Pace of US jobs growth slows

Posted on September 2, 2016

A job seeker writes down his contact information at the Sears Holdings Corp. booth at a Recruit Military veterans job fair in Cleveland, Ohio, U.S., on Thursday, Sept. 1, 2016. Fewer Americans than forecast filed applications for unemployment benefits last week, a report from the Labor Department showed on Thursday. Photographer: Luke Sharrett/Bloomberg©Bloomberg

Hiring by US employers slowed and wage growth lagged expectations in August, taking some of the shine away from the labour market’s recent performance and easing pressure for a Federal Reserve rate increase later this month.

Employers added 151,000 workers last month, fewer than the 180,000 average forecast from a Bloomberg survey of economists and a slowdown from July’s downwardly revised 271,000 growth. Still, hiring was ahead of the pace needed to keep unemployment steady, with the jobless rate staying at 4.9 per cent for the third month in a row.

    Fed officials are heading into their September 20-21 meeting heavily divided over the case for a near-term rate increase. Robust labour market readings have been a primary motivator for Fed officials calling for action, and August’s numbers by no means point to a marked deterioration, with average monthly job gains remaining at 232,000 over the past three months.

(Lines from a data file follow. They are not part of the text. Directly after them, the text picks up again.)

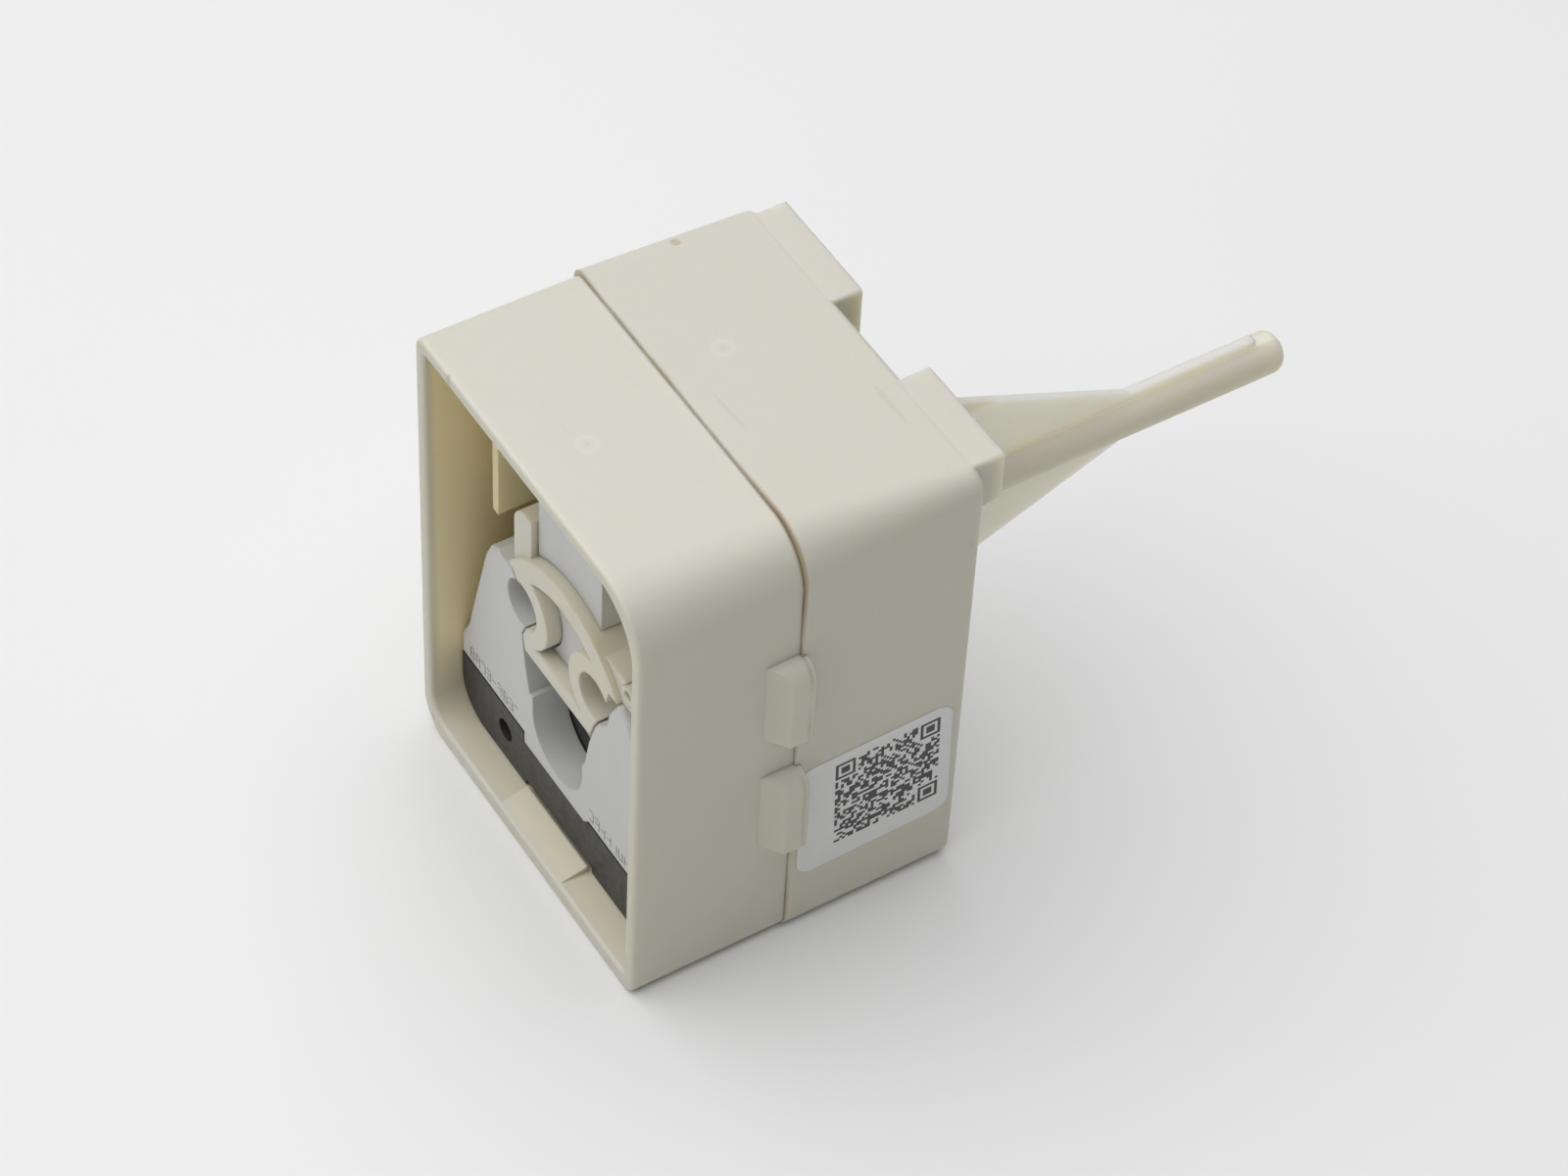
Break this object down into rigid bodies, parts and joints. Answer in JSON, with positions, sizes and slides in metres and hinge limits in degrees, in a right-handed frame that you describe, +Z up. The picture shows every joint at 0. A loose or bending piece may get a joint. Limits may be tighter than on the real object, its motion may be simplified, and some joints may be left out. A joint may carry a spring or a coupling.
{
  "type": "compressor start device",
  "caption": "Plug-on start device for a small refrigeration compressor: snap-together housing with tail arm, overload protector and ceramic starter.",
  "frame": {"origin": "under the middle of the overall box, on the surface that the housing stands on", "axes": "+Z up; +Y from the open front face along the tail arm; +X to the right as seen from the open front"},
  "size_m": [0.0538, 0.093, 0.0652],
  "materials": {
    "housing": "fine satin moulded surface",
    "cover_plastic": "satin",
    "grey_plastic": "satin",
    "black_plastic": "satin phenolic",
    "label": "smooth white film",
    "tinned_metal": "tin plated",
    "brass": "rolled strip",
    "silver": "silver contact alloy",
    "bimetal": "rolled strip",
    "ceramic": "fired ceramic with metal faces"
  },
  "bodies": {
    "housing": {"front_frame": "housing", "rear_housing": "housing", "label": "label", "starter_base": "grey_plastic", "starter_back_cap": "grey_plastic", "starter_cover": "cover_plastic", "start_socket": "tinned_metal", "run_socket": "tinned_metal", "start_blade": "tinned_metal", "run_blade": "tinned_metal", "ptc_pill": "ceramic", "left_ptc_spring": "tinned_metal", "right_ptc_spring": "tinned_metal", "cover_eyelet": "cover_plastic"},
    "protector": {"protector_cover": "grey_plastic", "protector_base": "black_plastic", "protector_back_cap": "black_plastic", "common_socket": "tinned_metal", "line_blade": "tinned_metal", "left_contact_strip": "brass", "right_contact_strip": "brass", "fixed_contacts": "silver", "calibration_stud": "brass", "heater_strip": "bimetal"},
    "snap_disc": {"bimetal_disc": "bimetal", "moving_contacts": "silver"}
  },
  "joints": [
    {"name": "protector_pull", "type": "slide", "parent": "housing", "child": "protector", "axis": [0, -1, 0], "range_m": [0, 0.022]},
    {"name": "disc_snap", "type": "slide", "parent": "protector", "child": "snap_disc", "axis": [0, 1, 0], "range_m": [0, 0.0007], "stiffness_N_per_m": 400}
  ]
}
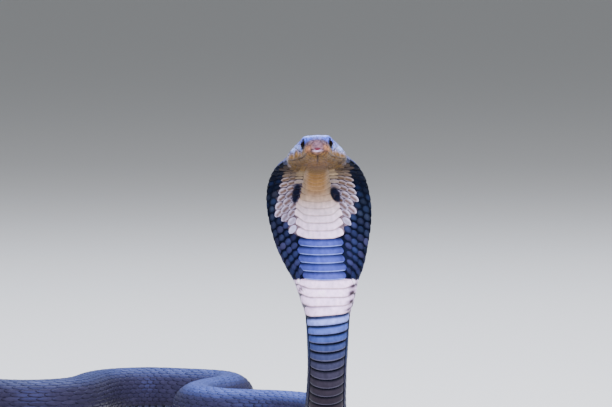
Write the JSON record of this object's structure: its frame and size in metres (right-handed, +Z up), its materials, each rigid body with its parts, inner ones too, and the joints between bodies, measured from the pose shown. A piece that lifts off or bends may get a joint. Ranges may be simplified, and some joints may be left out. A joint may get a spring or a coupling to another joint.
{
  "type": "indian cobra model",
  "caption": "Life-size still model of an Indian cobra, neck raised and hood spread, body lying in a loose curve.",
  "frame": {"origin": "middle of the model's bounding box, on the floor that it lies on", "axes": "+Z up; the snake looks along -Y; +X is to the right as the snake is seen from the front, and its body lies towards -X"},
  "size_m": [0.3302, 0.3186, 0.1643],
  "materials": {
    "slate_skin": "satin, smooth scales",
    "head_skin": "satin, large smooth shields",
    "throat_skin": "satin",
    "hood_skin": "satin, smooth scales",
    "eye_glass": "wet gloss"
  },
  "bodies": {
    "root": {"head": "head_skin", "lower_jaw": "throat_skin", "eye_left": "eye_glass", "eye_right": "eye_glass", "hood": "hood_skin", "neck": "slate_skin", "body_1": "slate_skin", "body_2": "slate_skin", "body_3": "slate_skin", "body_4": "slate_skin", "body_5": "slate_skin", "body_6": "slate_skin", "body_7": "slate_skin", "body_8": "slate_skin", "tail_base": "slate_skin", "tail_tip": "slate_skin"}
  },
  "joints": []
}
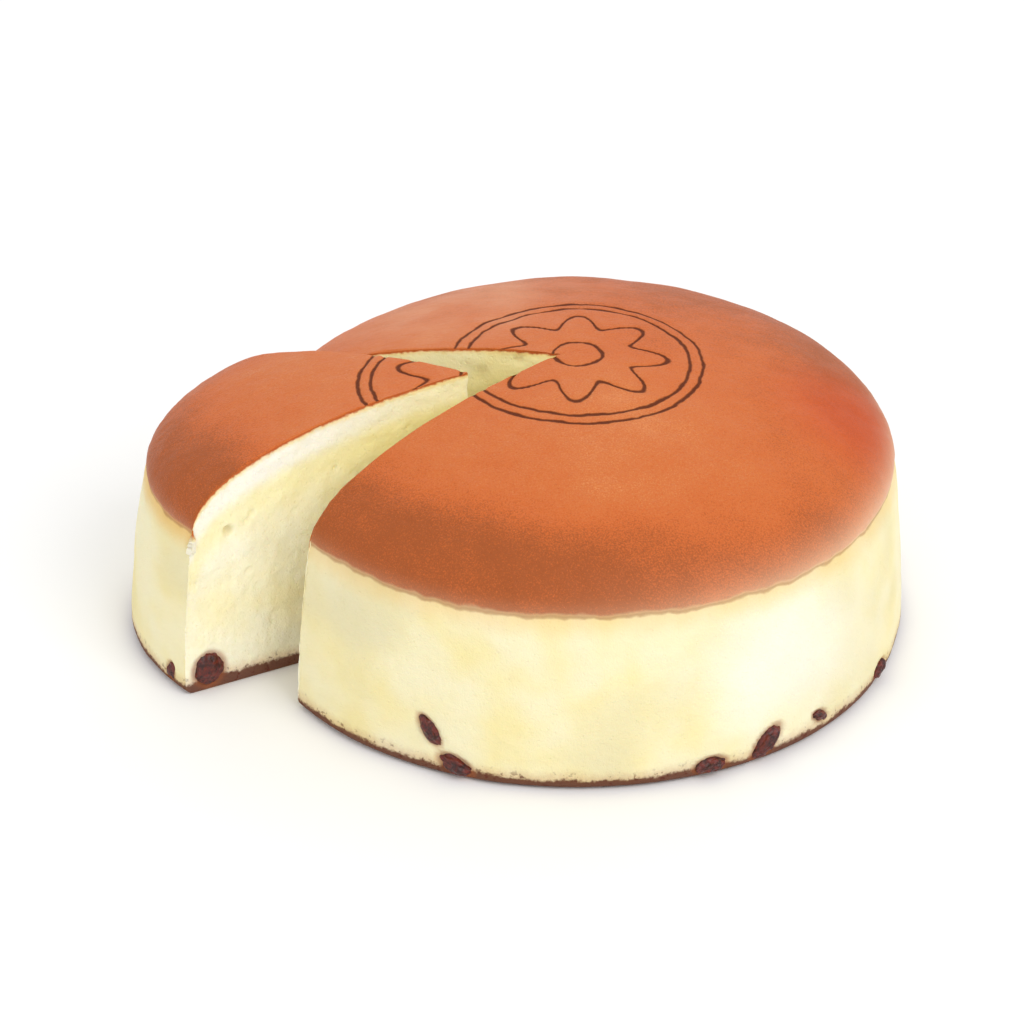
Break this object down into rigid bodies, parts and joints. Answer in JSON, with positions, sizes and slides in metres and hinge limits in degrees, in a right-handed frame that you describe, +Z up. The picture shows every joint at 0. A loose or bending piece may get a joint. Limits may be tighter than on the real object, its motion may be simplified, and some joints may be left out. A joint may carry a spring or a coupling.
{
  "type": "jiggly cheesecake",
  "caption": "Round souffle cheesecake with a browned domed top and pale soft sides, one slice drawn part-way out of its notch, raisins at the base.",
  "frame": {"origin": "centre of the round's flat underside, on the floor", "axes": "+Z up; -Y is the front that faces the viewer; the slice is drawn out towards -X and a little towards -Y"},
  "size_m": [0.2096, 0.1812, 0.075],
  "materials": {
    "cheesecake": "soft pale baked sponge under a thin browned, faintly glossy top skin",
    "raisin": "dark wrinkled skin with a low sheen"
  },
  "bodies": {
    "root": {"cake": "cheesecake", "slice": "cheesecake", "raisin_front_left": "raisin", "raisin_front_left_upper": "raisin", "raisin_front_right": "raisin", "raisin_right_front": "raisin", "raisin_right": "raisin", "raisin_right_end": "raisin", "raisin_right_back": "raisin", "raisin_back_right": "raisin", "raisin_back": "raisin", "raisin_back_left": "raisin", "raisin_notch_near": "raisin", "raisin_slice_cut": "raisin", "raisin_slice_rim": "raisin", "raisin_slice_far": "raisin"}
  },
  "joints": []
}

    However, more cautious officials will be able to point to subdued wage and price growth as arguments for the central bank to stay on the sidelines on September 21. Average hourly earnings rose 2.4 per cent on the year, a shade below the 2.5 per cent pace predicted, suggesting there remains little inflationary pressure in the economy.

    “Today’s report probably helps the case of those Fed officials arguing for holding off on another rate hike pending more clarity,” said Jim O’Sullivan, chief US economist at High Frequency Economics in New York. However, he added that payrolls data had in past years tended to be underestimated in initial reports only to be revised upwards later. “There is certainly no sign in the latest claims data of the labour market weakening significantly.”

    The Fed takes into account a broad range of economic data over a number of months when setting rates, rather than obsessing over single reports. But jobs data have played a key role in influencing Fed deliberations this year. Weak employment numbers for May spooked the Fed a few months ago, for example, helping to convince policymakers to keep rates on hold in June. That release looks like a hiccup given the steady gains seen subsequently.

    The September decision has been shaping up as a finely balanced one, with markets anticipating Fridays’ non-farm payrolls data as a possible swing factor. Investors judged the Bureau of Labor Statistics release as being sufficiently soggy to tip the balance in favour of unchanged policy.

    Before the jobs report was released on Friday morning investors were putting odds of just under 30 per cent on a September move, according to CME Group analysis of futures trading. That sank to less than 20 per cent following the jobs report. The policy-sensitive two-year Treasury note slid 3.4 basis points to 0.75 per cent, while the US dollar declined 0.3 per cent against a basket of six major global currencies.

    The disappointing report on Friday takes the “pressure off any immediate need to hike interest rates, significantly reducing the scope for further policy action in September”, said Chris Williamson, chief business economist at IHS Markit.

    Alternative measures of capacity in the labour market continued to point to remaining slack. For example a measure of unemployment that includes people employed part-time because they could not find a full-time post held at 9.7 per cent, unchanged both from the previous month and August in 2015. The participation rate, which measures people in work or actively looking for a job, was unchanged at 62.8 per cent of the population.

    On the other hand, the figures showed that unemployment rates for workers in nine of the 11 large private industries have fallen below their respective pre-recession averages, according to analysis from President Barack Obama’s Council of Economic Advisers. The exceptions are education and health services workers; and mining, quarrying, and oil and gas extraction workers, where jobs have been hit by the oil-price slide.

    Jason Furman, the chairman of the Council of Economic Advisers, said that job growth had been averaging a solid 182,000 jobs a month this year — above the pace of about 80,000 jobs a month needed to maintain a low and stable unemployment.

    Some economists argued that US economic readings were still strong enough to keep a near-term rate increase on the agenda. Analysts at Barclays maintained their prediction of a quarter-point rate rise in September, arguing that payrolls growth of 151,000 was consistent with “solid economic activity” that will lift inflation back to the Fed’s long-elusive 2 per cent target.